• Problem statement:
Write out the whole of the material exactly.

• Data:

────────────────

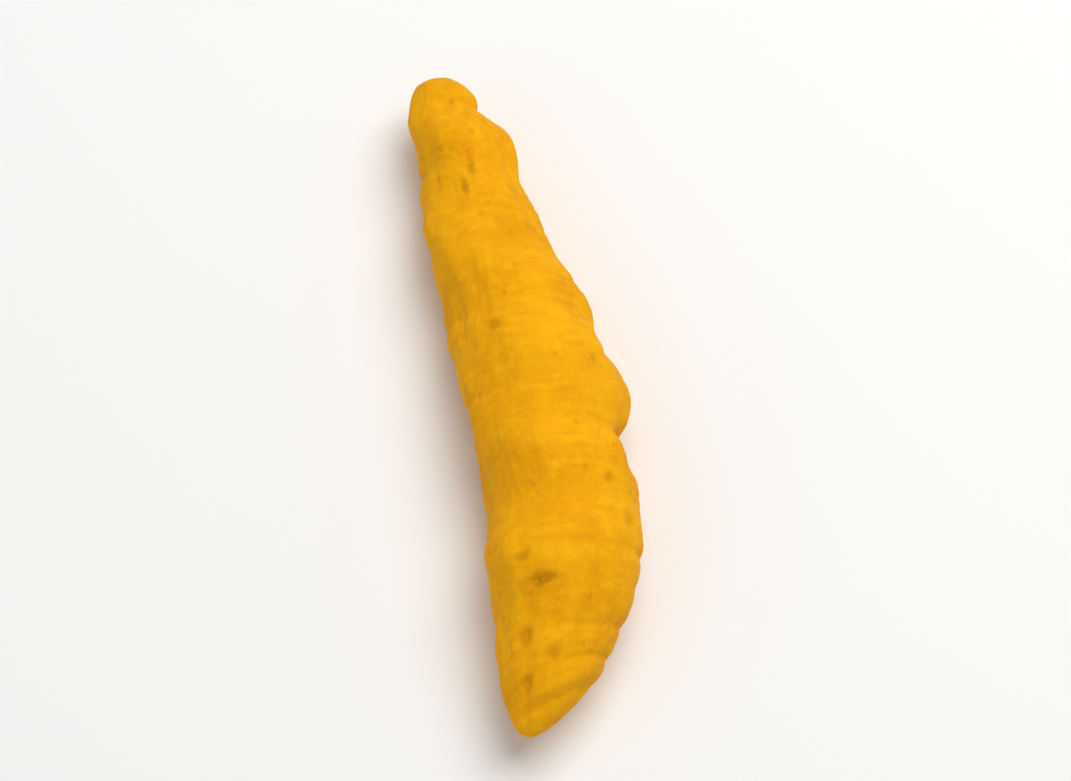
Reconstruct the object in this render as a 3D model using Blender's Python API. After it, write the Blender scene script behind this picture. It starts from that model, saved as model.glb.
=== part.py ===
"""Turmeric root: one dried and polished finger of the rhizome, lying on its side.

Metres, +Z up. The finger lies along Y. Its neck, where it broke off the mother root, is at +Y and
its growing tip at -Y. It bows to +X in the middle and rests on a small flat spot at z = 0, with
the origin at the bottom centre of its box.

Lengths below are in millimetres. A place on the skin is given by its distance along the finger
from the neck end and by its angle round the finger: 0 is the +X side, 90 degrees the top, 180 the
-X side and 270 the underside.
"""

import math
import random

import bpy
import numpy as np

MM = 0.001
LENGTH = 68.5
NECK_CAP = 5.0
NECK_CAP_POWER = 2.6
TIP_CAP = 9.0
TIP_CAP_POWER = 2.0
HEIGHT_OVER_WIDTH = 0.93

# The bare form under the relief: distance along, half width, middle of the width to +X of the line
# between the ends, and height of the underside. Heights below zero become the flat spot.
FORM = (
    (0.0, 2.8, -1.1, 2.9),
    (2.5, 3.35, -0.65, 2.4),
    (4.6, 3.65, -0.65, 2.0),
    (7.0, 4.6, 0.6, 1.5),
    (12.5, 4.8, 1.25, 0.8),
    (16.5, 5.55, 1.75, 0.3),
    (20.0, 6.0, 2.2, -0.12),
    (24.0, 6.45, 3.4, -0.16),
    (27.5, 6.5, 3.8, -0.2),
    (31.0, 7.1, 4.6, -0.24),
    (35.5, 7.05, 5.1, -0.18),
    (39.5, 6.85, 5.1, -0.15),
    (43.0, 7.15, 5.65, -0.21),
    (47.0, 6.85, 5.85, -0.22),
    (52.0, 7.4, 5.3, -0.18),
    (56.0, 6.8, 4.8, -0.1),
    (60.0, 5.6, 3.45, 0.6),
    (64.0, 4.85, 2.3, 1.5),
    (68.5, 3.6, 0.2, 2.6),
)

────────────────

• Answer for the task:
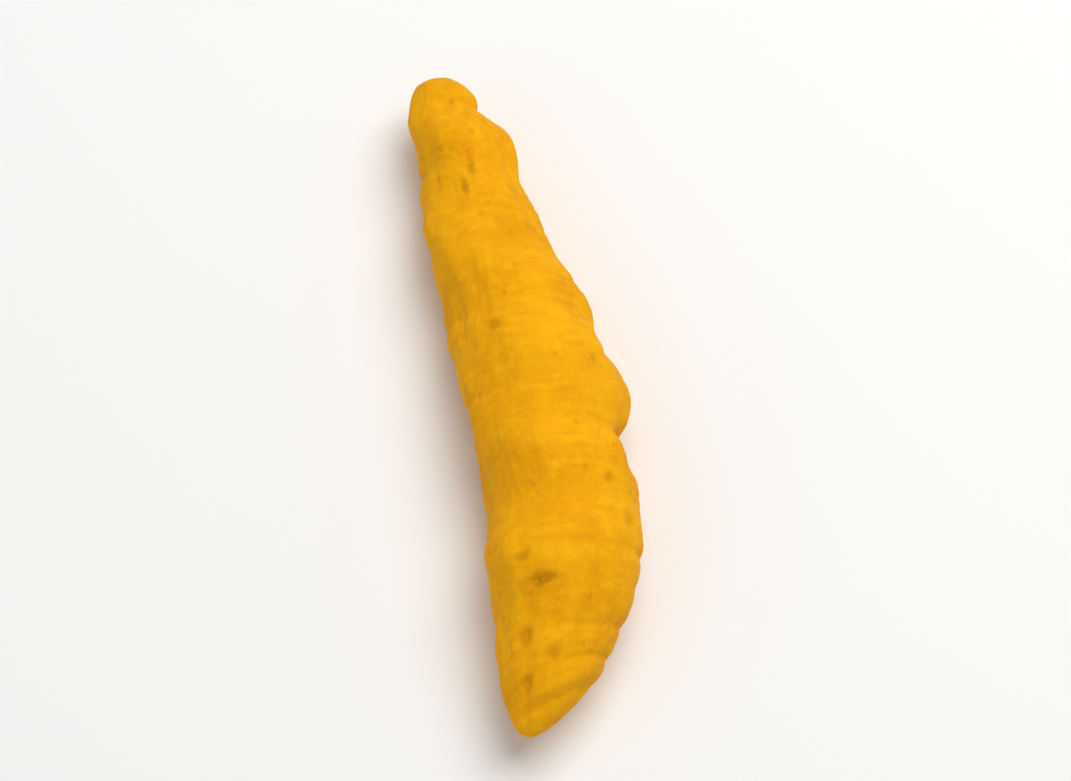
Reconstruct the object in this render as a 3D model using Blender's Python API. After it, write the Blender scene script behind this picture. It starts from that model, saved as model.glb.
=== part.py ===
"""Turmeric root: one dried and polished finger of the rhizome, lying on its side.

Metres, +Z up. The finger lies along Y. Its neck, where it broke off the mother root, is at +Y and
its growing tip at -Y. It bows to +X in the middle and rests on a small flat spot at z = 0, with
the origin at the bottom centre of its box.

Lengths below are in millimetres. A place on the skin is given by its distance along the finger
from the neck end and by its angle round the finger: 0 is the +X side, 90 degrees the top, 180 the
-X side and 270 the underside.
"""

import math
import random

import bpy
import numpy as np

MM = 0.001
LENGTH = 68.5
NECK_CAP = 5.0
NECK_CAP_POWER = 2.6
TIP_CAP = 9.0
TIP_CAP_POWER = 2.0
HEIGHT_OVER_WIDTH = 0.93

# The bare form under the relief: distance along, half width, middle of the width to +X of the line
# between the ends, and height of the underside. Heights below zero become the flat spot.
FORM = (
    (0.0, 2.8, -1.1, 2.9),
    (2.5, 3.35, -0.65, 2.4),
    (4.6, 3.65, -0.65, 2.0),
    (7.0, 4.6, 0.6, 1.5),
    (12.5, 4.8, 1.25, 0.8),
    (16.5, 5.55, 1.75, 0.3),
    (20.0, 6.0, 2.2, -0.12),
    (24.0, 6.45, 3.4, -0.16),
    (27.5, 6.5, 3.8, -0.2),
    (31.0, 7.1, 4.6, -0.24),
    (35.5, 7.05, 5.1, -0.18),
    (39.5, 6.85, 5.1, -0.15),
    (43.0, 7.15, 5.65, -0.21),
    (47.0, 6.85, 5.85, -0.22),
    (52.0, 7.4, 5.3, -0.18),
    (56.0, 6.8, 4.8, -0.1),
    (60.0, 5.6, 3.45, 0.6),
    (64.0, 4.85, 2.3, 1.5),
    (68.5, 3.6, 0.2, 2.6),
)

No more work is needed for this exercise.